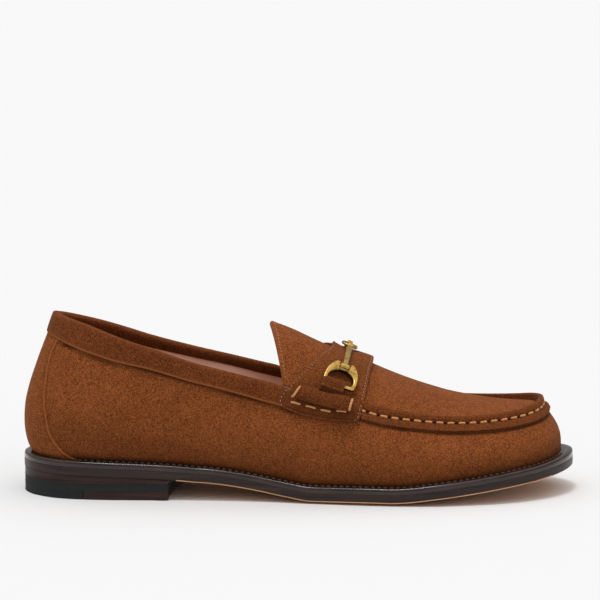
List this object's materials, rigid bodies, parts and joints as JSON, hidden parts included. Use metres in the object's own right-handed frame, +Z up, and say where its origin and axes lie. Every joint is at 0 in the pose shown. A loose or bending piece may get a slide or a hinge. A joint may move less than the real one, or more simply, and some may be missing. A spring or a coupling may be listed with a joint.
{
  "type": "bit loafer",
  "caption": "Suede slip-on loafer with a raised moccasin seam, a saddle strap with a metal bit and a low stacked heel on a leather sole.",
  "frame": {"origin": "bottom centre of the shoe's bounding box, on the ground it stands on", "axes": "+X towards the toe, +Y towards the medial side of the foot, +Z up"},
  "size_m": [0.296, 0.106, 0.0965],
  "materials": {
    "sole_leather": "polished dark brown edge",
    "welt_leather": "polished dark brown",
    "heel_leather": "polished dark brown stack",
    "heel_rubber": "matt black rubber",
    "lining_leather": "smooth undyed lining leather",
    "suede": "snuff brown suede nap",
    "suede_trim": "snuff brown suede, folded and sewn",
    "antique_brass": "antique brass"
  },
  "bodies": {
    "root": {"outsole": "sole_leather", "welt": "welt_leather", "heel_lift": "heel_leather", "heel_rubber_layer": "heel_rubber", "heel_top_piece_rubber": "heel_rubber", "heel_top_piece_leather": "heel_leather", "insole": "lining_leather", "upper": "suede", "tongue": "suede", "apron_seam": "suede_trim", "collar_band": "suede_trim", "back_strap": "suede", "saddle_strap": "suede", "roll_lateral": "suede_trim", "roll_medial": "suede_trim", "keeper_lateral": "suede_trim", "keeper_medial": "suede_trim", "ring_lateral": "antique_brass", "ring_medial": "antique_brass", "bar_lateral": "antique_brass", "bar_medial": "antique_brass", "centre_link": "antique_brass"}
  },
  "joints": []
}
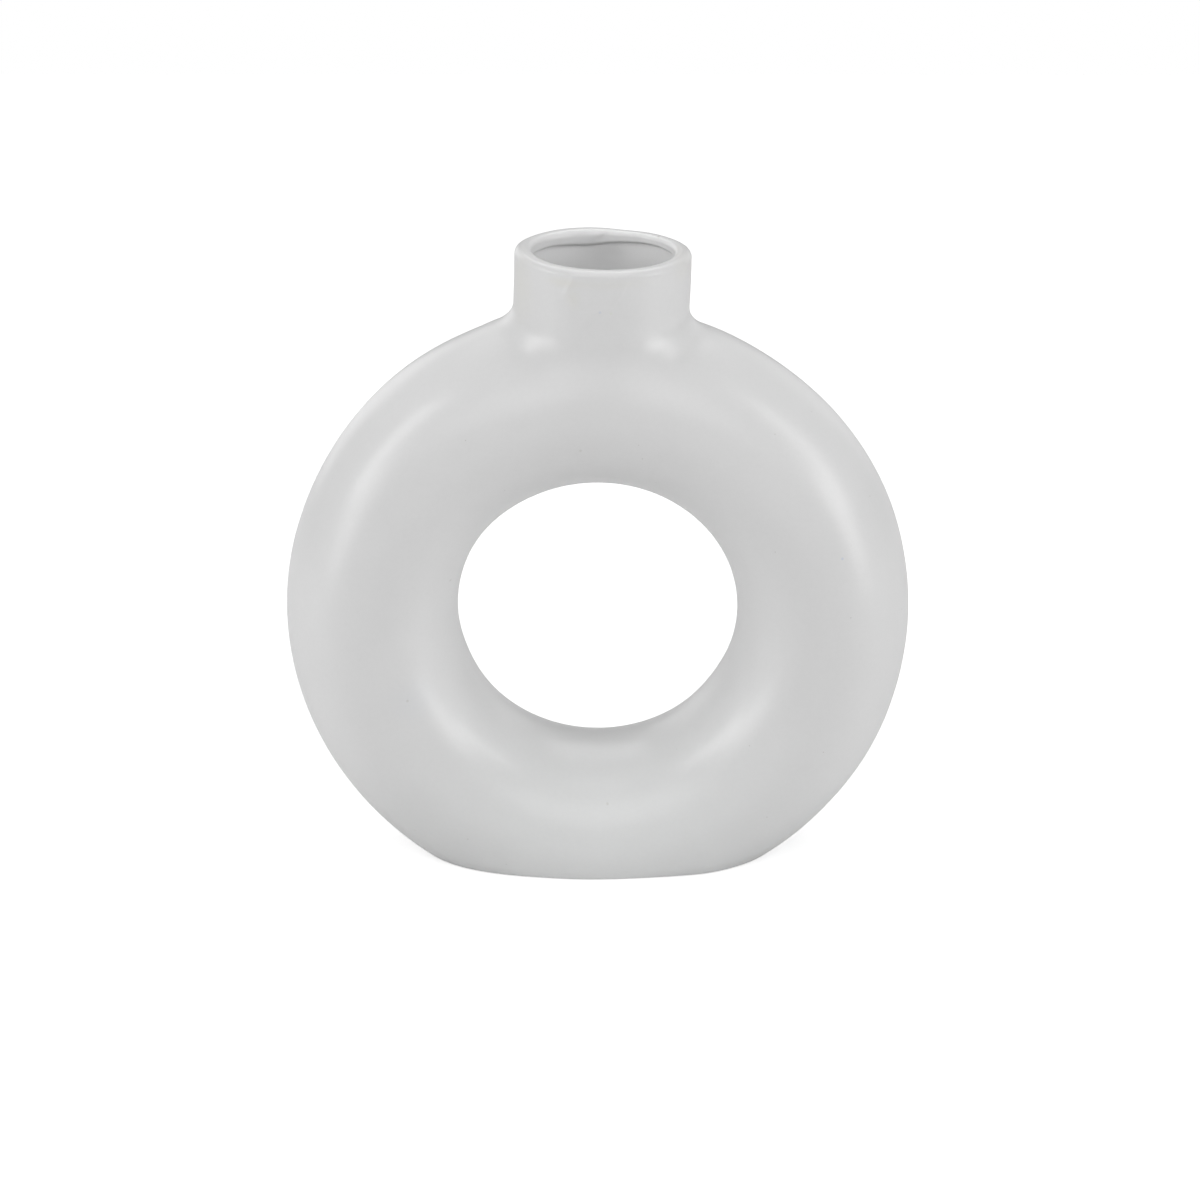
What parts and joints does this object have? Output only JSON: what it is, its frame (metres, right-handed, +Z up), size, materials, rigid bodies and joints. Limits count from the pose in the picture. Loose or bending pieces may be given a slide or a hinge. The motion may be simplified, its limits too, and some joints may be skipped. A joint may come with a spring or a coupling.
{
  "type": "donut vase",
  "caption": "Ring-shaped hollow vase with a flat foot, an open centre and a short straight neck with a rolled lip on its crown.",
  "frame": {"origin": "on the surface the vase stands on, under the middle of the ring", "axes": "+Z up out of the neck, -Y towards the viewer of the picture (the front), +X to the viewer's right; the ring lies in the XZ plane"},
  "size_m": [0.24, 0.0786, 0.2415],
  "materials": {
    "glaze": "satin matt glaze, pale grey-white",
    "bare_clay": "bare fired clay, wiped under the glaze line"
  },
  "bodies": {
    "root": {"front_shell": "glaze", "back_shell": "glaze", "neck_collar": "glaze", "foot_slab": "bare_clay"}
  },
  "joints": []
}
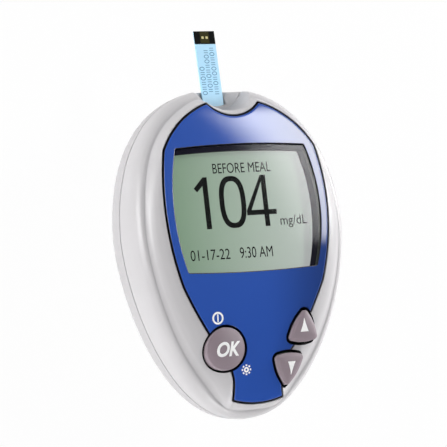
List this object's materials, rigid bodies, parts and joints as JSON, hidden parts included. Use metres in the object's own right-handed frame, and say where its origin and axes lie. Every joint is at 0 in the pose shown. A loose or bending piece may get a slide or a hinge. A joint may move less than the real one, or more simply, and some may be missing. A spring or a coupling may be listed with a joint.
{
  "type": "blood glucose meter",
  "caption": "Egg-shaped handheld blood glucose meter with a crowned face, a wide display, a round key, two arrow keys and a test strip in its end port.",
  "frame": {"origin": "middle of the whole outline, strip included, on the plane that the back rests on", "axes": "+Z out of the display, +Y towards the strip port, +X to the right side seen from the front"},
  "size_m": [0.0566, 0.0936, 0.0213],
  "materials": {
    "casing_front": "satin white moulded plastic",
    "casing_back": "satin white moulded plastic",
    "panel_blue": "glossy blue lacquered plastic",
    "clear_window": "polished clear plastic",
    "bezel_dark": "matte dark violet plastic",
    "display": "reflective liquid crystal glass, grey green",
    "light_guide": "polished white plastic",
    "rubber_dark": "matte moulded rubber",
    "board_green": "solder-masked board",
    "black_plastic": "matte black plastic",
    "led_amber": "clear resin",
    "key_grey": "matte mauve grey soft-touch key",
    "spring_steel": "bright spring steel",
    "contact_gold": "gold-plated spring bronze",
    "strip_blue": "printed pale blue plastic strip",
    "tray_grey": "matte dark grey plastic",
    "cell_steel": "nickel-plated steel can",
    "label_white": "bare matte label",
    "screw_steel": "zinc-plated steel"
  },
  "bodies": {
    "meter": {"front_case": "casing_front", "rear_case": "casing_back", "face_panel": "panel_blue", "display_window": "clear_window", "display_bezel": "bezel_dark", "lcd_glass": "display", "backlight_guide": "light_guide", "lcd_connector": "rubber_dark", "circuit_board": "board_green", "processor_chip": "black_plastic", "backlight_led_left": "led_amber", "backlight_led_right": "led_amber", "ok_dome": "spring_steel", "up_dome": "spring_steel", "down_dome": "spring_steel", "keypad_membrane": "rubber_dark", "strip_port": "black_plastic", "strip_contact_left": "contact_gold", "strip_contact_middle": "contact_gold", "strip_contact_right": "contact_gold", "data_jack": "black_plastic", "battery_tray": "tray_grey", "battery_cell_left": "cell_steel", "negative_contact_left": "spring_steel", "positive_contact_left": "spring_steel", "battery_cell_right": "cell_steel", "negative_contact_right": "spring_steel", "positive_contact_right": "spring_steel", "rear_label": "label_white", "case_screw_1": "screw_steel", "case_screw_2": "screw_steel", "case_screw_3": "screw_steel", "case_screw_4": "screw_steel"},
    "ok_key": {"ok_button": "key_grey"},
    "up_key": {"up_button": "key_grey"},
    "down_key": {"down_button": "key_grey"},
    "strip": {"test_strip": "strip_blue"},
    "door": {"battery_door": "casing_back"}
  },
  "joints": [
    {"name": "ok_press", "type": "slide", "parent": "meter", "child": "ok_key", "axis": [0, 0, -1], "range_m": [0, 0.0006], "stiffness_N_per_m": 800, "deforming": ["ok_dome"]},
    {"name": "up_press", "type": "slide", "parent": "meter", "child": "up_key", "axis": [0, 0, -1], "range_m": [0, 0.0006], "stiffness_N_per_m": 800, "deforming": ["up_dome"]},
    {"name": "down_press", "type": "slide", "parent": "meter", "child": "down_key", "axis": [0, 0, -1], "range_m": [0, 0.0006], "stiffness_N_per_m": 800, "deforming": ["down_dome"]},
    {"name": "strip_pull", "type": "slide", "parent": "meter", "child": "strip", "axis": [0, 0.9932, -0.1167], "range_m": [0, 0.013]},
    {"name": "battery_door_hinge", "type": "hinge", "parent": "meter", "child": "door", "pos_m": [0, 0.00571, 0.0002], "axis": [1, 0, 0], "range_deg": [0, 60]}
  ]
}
★ ★ ★
_What you need to do_
Copy all of the data exactly.

_Result for this exercise_
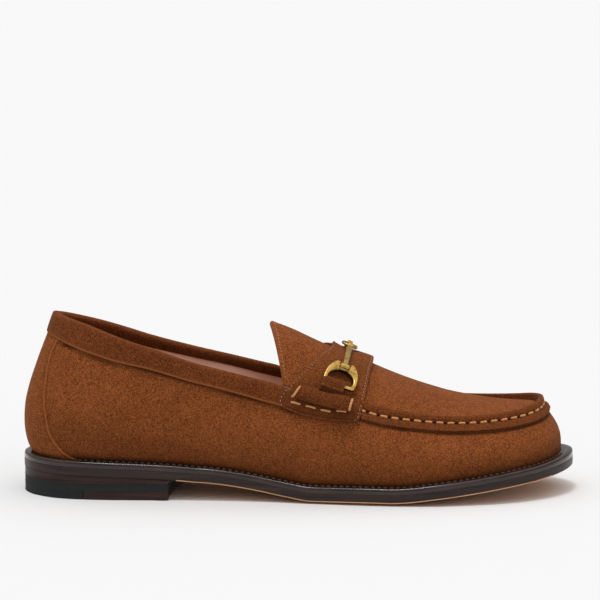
List this object's materials, rigid bodies, parts and joints as JSON, hidden parts included. Use metres in the object's own right-handed frame, +Z up, and say where its origin and axes lie. Every joint is at 0 in the pose shown. A loose or bending piece may get a slide or a hinge. A joint may move less than the real one, or more simply, and some may be missing. A spring or a coupling may be listed with a joint.
{
  "type": "bit loafer",
  "caption": "Suede slip-on loafer with a raised moccasin seam, a saddle strap with a metal bit and a low stacked heel on a leather sole.",
  "frame": {"origin": "bottom centre of the shoe's bounding box, on the ground it stands on", "axes": "+X towards the toe, +Y towards the medial side of the foot, +Z up"},
  "size_m": [0.296, 0.106, 0.0965],
  "materials": {
    "sole_leather": "polished dark brown edge",
    "welt_leather": "polished dark brown",
    "heel_leather": "polished dark brown stack",
    "heel_rubber": "matt black rubber",
    "lining_leather": "smooth undyed lining leather",
    "suede": "snuff brown suede nap",
    "suede_trim": "snuff brown suede, folded and sewn",
    "antique_brass": "antique brass"
  },
  "bodies": {
    "root": {"outsole": "sole_leather", "welt": "welt_leather", "heel_lift": "heel_leather", "heel_rubber_layer": "heel_rubber", "heel_top_piece_rubber": "heel_rubber", "heel_top_piece_leather": "heel_leather", "insole": "lining_leather", "upper": "suede", "tongue": "suede", "apron_seam": "suede_trim", "collar_band": "suede_trim", "back_strap": "suede", "saddle_strap": "suede", "roll_lateral": "suede_trim", "roll_medial": "suede_trim", "keeper_lateral": "suede_trim", "keeper_medial": "suede_trim", "ring_lateral": "antique_brass", "ring_medial": "antique_brass", "bar_lateral": "antique_brass", "bar_medial": "antique_brass", "centre_link": "antique_brass"}
  },
  "joints": []
}
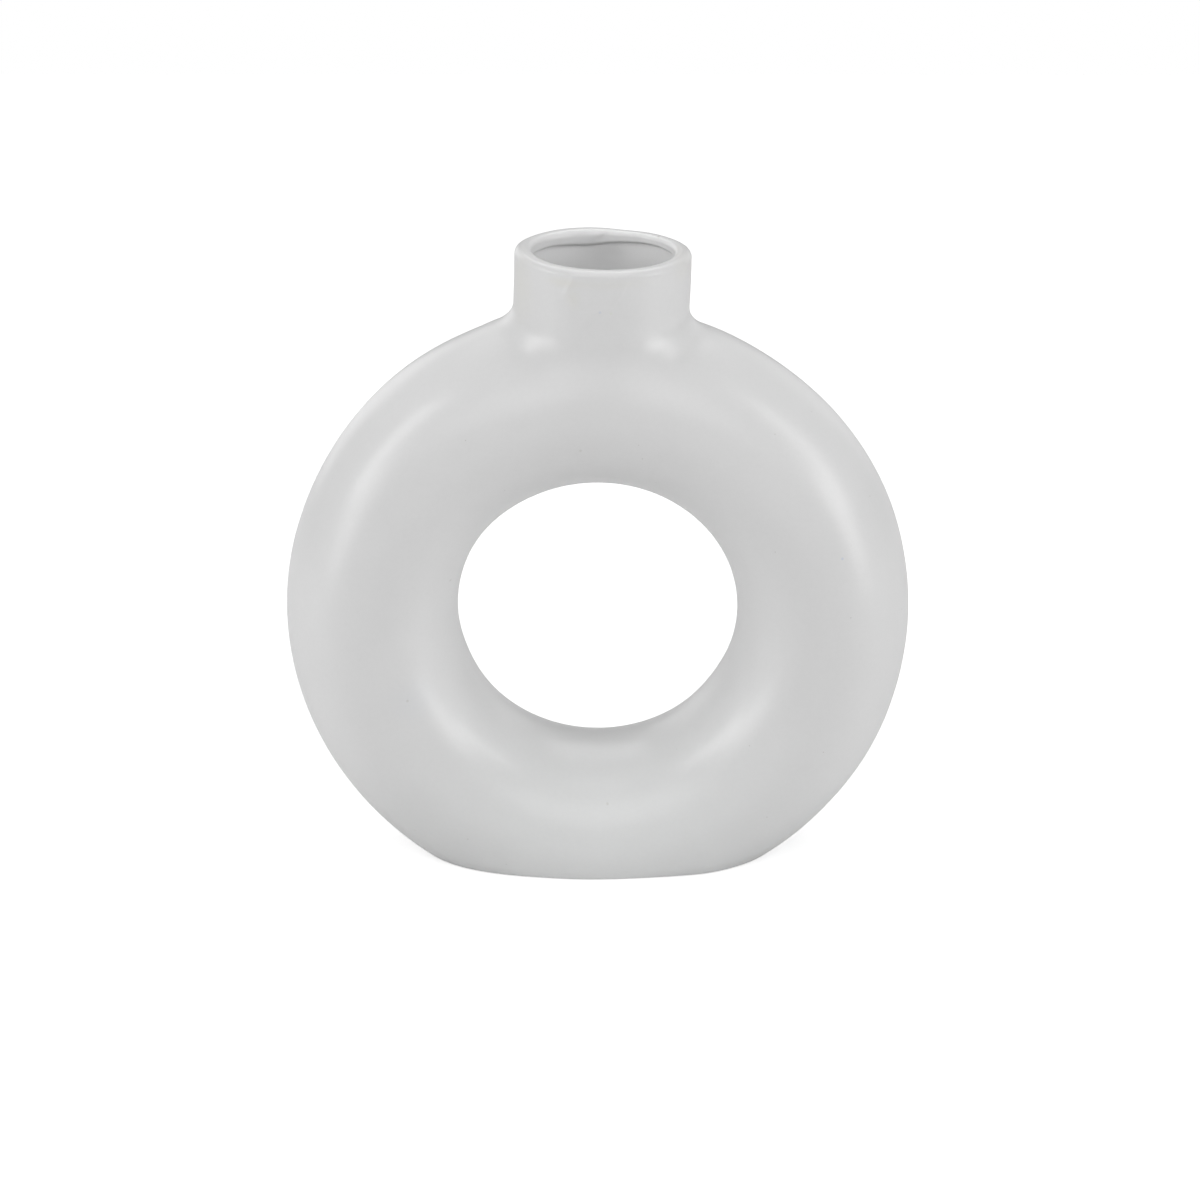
What parts and joints does this object have? Output only JSON: what it is, its frame (metres, right-handed, +Z up), size, materials, rigid bodies and joints. Limits count from the pose in the picture. Loose or bending pieces may be given a slide or a hinge. The motion may be simplified, its limits too, and some joints may be skipped. A joint may come with a spring or a coupling.
{
  "type": "donut vase",
  "caption": "Ring-shaped hollow vase with a flat foot, an open centre and a short straight neck with a rolled lip on its crown.",
  "frame": {"origin": "on the surface the vase stands on, under the middle of the ring", "axes": "+Z up out of the neck, -Y towards the viewer of the picture (the front), +X to the viewer's right; the ring lies in the XZ plane"},
  "size_m": [0.24, 0.0786, 0.2415],
  "materials": {
    "glaze": "satin matt glaze, pale grey-white",
    "bare_clay": "bare fired clay, wiped under the glaze line"
  },
  "bodies": {
    "root": {"front_shell": "glaze", "back_shell": "glaze", "neck_collar": "glaze", "foot_slab": "bare_clay"}
  },
  "joints": []
}
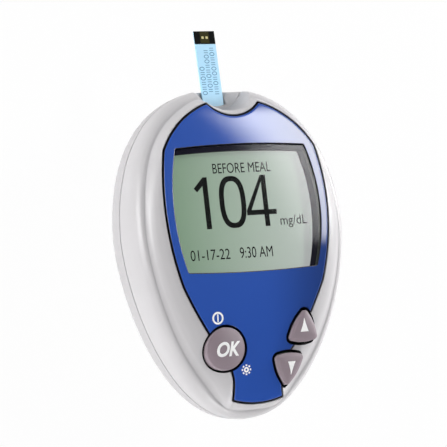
List this object's materials, rigid bodies, parts and joints as JSON, hidden parts included. Use metres in the object's own right-handed frame, and say where its origin and axes lie. Every joint is at 0 in the pose shown. A loose or bending piece may get a slide or a hinge. A joint may move less than the real one, or more simply, and some may be missing. A spring or a coupling may be listed with a joint.
{
  "type": "blood glucose meter",
  "caption": "Egg-shaped handheld blood glucose meter with a crowned face, a wide display, a round key, two arrow keys and a test strip in its end port.",
  "frame": {"origin": "middle of the whole outline, strip included, on the plane that the back rests on", "axes": "+Z out of the display, +Y towards the strip port, +X to the right side seen from the front"},
  "size_m": [0.0566, 0.0936, 0.0213],
  "materials": {
    "casing_front": "satin white moulded plastic",
    "casing_back": "satin white moulded plastic",
    "panel_blue": "glossy blue lacquered plastic",
    "clear_window": "polished clear plastic",
    "bezel_dark": "matte dark violet plastic",
    "display": "reflective liquid crystal glass, grey green",
    "light_guide": "polished white plastic",
    "rubber_dark": "matte moulded rubber",
    "board_green": "solder-masked board",
    "black_plastic": "matte black plastic",
    "led_amber": "clear resin",
    "key_grey": "matte mauve grey soft-touch key",
    "spring_steel": "bright spring steel",
    "contact_gold": "gold-plated spring bronze",
    "strip_blue": "printed pale blue plastic strip",
    "tray_grey": "matte dark grey plastic",
    "cell_steel": "nickel-plated steel can",
    "label_white": "bare matte label",
    "screw_steel": "zinc-plated steel"
  },
  "bodies": {
    "meter": {"front_case": "casing_front", "rear_case": "casing_back", "face_panel": "panel_blue", "display_window": "clear_window", "display_bezel": "bezel_dark", "lcd_glass": "display", "backlight_guide": "light_guide", "lcd_connector": "rubber_dark", "circuit_board": "board_green", "processor_chip": "black_plastic", "backlight_led_left": "led_amber", "backlight_led_right": "led_amber", "ok_dome": "spring_steel", "up_dome": "spring_steel", "down_dome": "spring_steel", "keypad_membrane": "rubber_dark", "strip_port": "black_plastic", "strip_contact_left": "contact_gold", "strip_contact_middle": "contact_gold", "strip_contact_right": "contact_gold", "data_jack": "black_plastic", "battery_tray": "tray_grey", "battery_cell_left": "cell_steel", "negative_contact_left": "spring_steel", "positive_contact_left": "spring_steel", "battery_cell_right": "cell_steel", "negative_contact_right": "spring_steel", "positive_contact_right": "spring_steel", "rear_label": "label_white", "case_screw_1": "screw_steel", "case_screw_2": "screw_steel", "case_screw_3": "screw_steel", "case_screw_4": "screw_steel"},
    "ok_key": {"ok_button": "key_grey"},
    "up_key": {"up_button": "key_grey"},
    "down_key": {"down_button": "key_grey"},
    "strip": {"test_strip": "strip_blue"},
    "door": {"battery_door": "casing_back"}
  },
  "joints": [
    {"name": "ok_press", "type": "slide", "parent": "meter", "child": "ok_key", "axis": [0, 0, -1], "range_m": [0, 0.0006], "stiffness_N_per_m": 800, "deforming": ["ok_dome"]},
    {"name": "up_press", "type": "slide", "parent": "meter", "child": "up_key", "axis": [0, 0, -1], "range_m": [0, 0.0006], "stiffness_N_per_m": 800, "deforming": ["up_dome"]},
    {"name": "down_press", "type": "slide", "parent": "meter", "child": "down_key", "axis": [0, 0, -1], "range_m": [0, 0.0006], "stiffness_N_per_m": 800, "deforming": ["down_dome"]},
    {"name": "strip_pull", "type": "slide", "parent": "meter", "child": "strip", "axis": [0, 0.9932, -0.1167], "range_m": [0, 0.013]},
    {"name": "battery_door_hinge", "type": "hinge", "parent": "meter", "child": "door", "pos_m": [0, 0.00571, 0.0002], "axis": [1, 0, 0], "range_deg": [0, 60]}
  ]
}